The SAC agreed with the regional court and reiterated that the estimated payable had been created wrongly. The following arguments led the SAC to its conclusion:

  • (i) a prerequisite for accounting for an estimated payable is the proof of the existence of a payable for an actually effected supply that in terms of subject matter belongs to a certain accounting period, while its exact amount is not known; 
  • (ii) the taxpayer could have carried out the work only after the issuance and entry into force of the zoning decision and building permit (i.e., in 2016); and 
  • (iii) the taxpayer did not provide evidence of any specific supplies of materials or work in 2015. 
  • The SAC also emphasised that the mere conclusion of a contract or the origination of a claim for the consideration for a supply is not sufficient reason to account for an estimated payable.


Judgment No. 2 Afs 79/2023 – 62: estimated payables for employee bonuses

In this case, the issue was whether a taxpayer correctly accounted for bonuses for holding employee shares, for which an estimated payable had been created. The case was first considered by a regional court.

In the course of the proceedings, the taxpayer presented their wage policy governing employee remuneration. It did not contain any specific information on bonuses for employee shareholders but stated in its annex that to provide a bonus, an audit was a necessary precondition, and that there was no entitlement to a bonus as a component of wages. The taxpayer also presented a document in which the CEO had approved annual bonuses for certain categories of employees; the taxpayer believed that based on this document, bonuses became a component of wages to which employees were entitled.

According to the regional court, the decisive factor for the creation of an estimated payable is whether employees are legally entitled to the bonus in the civil-law sense. This followed neither from the text of the wage policy nor from the CEO's document. Also, the taxpayer only considered the total amount of the annual bonuses, while amounts of bonuses granted to individual employees within that amount were open to changes. In the court’s opinion, unless the recipients of the bonuses are named and the amounts intended for them fixed in a document by the CEO, employees cannot claim the bonuses in the future, and thus there can be no civil-law entitlement. Therefore, the taxpayer should not have created an estimated payable for the bonuses.

The taxpayer demanded the situation to be resolved by the tax administrator claiming the costs (expenses) for bonuses incorrectly claimed in the previous period (as an estimated payable) and actually paid in the inspected taxable period as expenses in that period. In this regard, the court stated that it is not possible to correct a taxpayer's error by the tax administrator claiming costs (expenses) incorrectly claimed in the previous period in the inspected period. The only option was to file an additional tax return. 

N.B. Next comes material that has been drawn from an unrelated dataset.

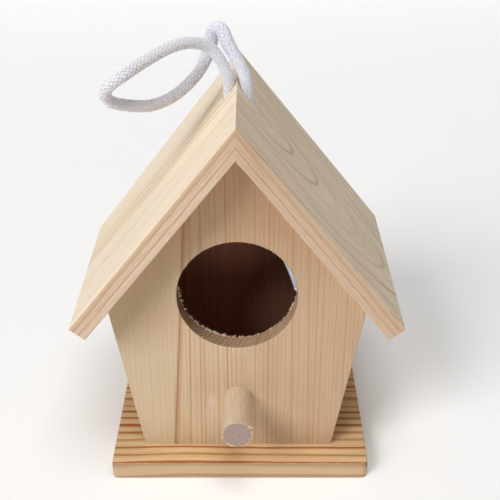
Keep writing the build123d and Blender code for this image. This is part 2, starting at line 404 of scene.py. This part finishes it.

The taxpayer filed a cassation complaint against the regional court’s decision with the Supreme Administrative Court, which was limited to the tax administrator’s failure to ’transfer’ the incorrectly claimed bonuses to the correct taxable period, to resolve the situation fairly. The SAC agreed with the regional court's conclusions: the only option was to file additional tax returns for both periods in question. However, this was no longer possible as the deadlines for assessing tax had already expired. 


What should we take away from the above decisions? 

When creating estimated payables, taxpayers should pay due attention to the conditions for their creation and have sufficient documentation available to support their recognition.